As Kind contemplates some of the things they are doing now to deal with low milk prices, his son, Lane, says they are looking to sell some extra baled hay this year. The two say they are culling more quickly than in the past.

"We are less likely to treat for mastitis and just send her to the auction," Dean says.

"This eliminates treatment costs, vet bills and it makes more room at the bunk for the other cows," Lane says.

"We have postponed equipment upgrades. We plan to ride it out," Dean says.

Antique tractor showings
Farmers need to find positive things to do during these tough economical times. The Kind brothers like to show their antique tractors at the county fair. These tractors have a sentimental value.

A John Deere "A" and a pickup truck that their maternal grandfather purchased new were severely damaged in a fire that destroyed their machinery shed and shop. Both vehicles were being restored at the time.

"The pickup truck was damaged beyond repair, but we were able to completely restore the tractor," Dean says.

The "A" and their John Deere 730 were displayed with the antique tractors at the recent Lawrence County Fair.

"I was hoping that a buddy and I could drive the tractors over to the fair," Lane says. "We never used tractors like these in the fields."

But the tractors were loaded and hauled to the fair on a trailer.

Dean also credits living in an area with great neighbors.

"We have neighbors who help during harvest," he says. "We live in a great neighborhood. There are retired truck drivers who come and help out. There are a couple of guys who like to drive tractor to pack down the bunk.
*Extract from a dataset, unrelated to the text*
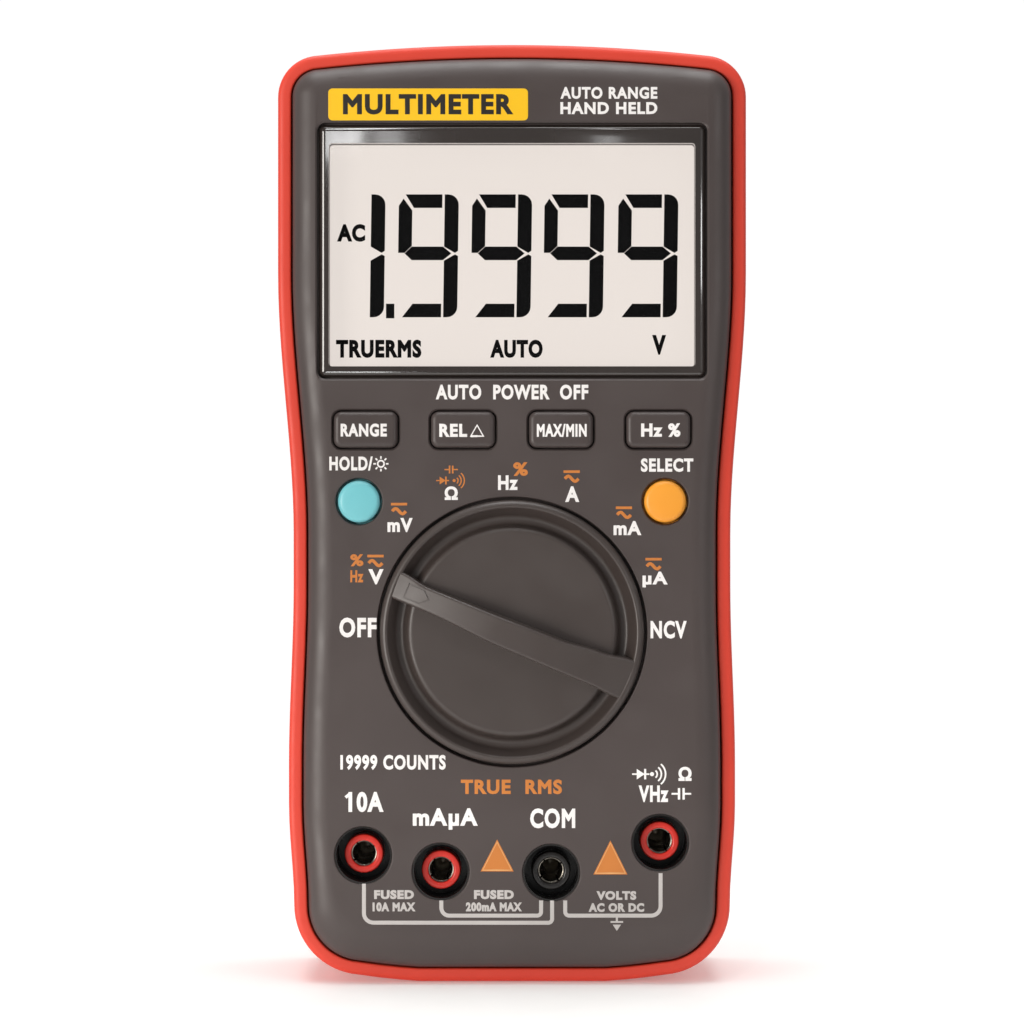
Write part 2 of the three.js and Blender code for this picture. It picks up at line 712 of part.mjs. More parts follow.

It is great, and it really helps."

Lane's own sons — Braidin, 9; Chase, 8; and Hayden, 6 — spend nearly every day on the farm.

"I love teaching them something new every day," Lane says, recalling the lessons learned from his father, grandfather and uncle when he was growing up.

Knowing that his son wants to farm, and that his three grandsons are growing up on the farm, Dean has a real motivation to work toward the future.  

"This isn't a sprint, it is more like a marathon," he says. "Farming isn't just what you do but who you are."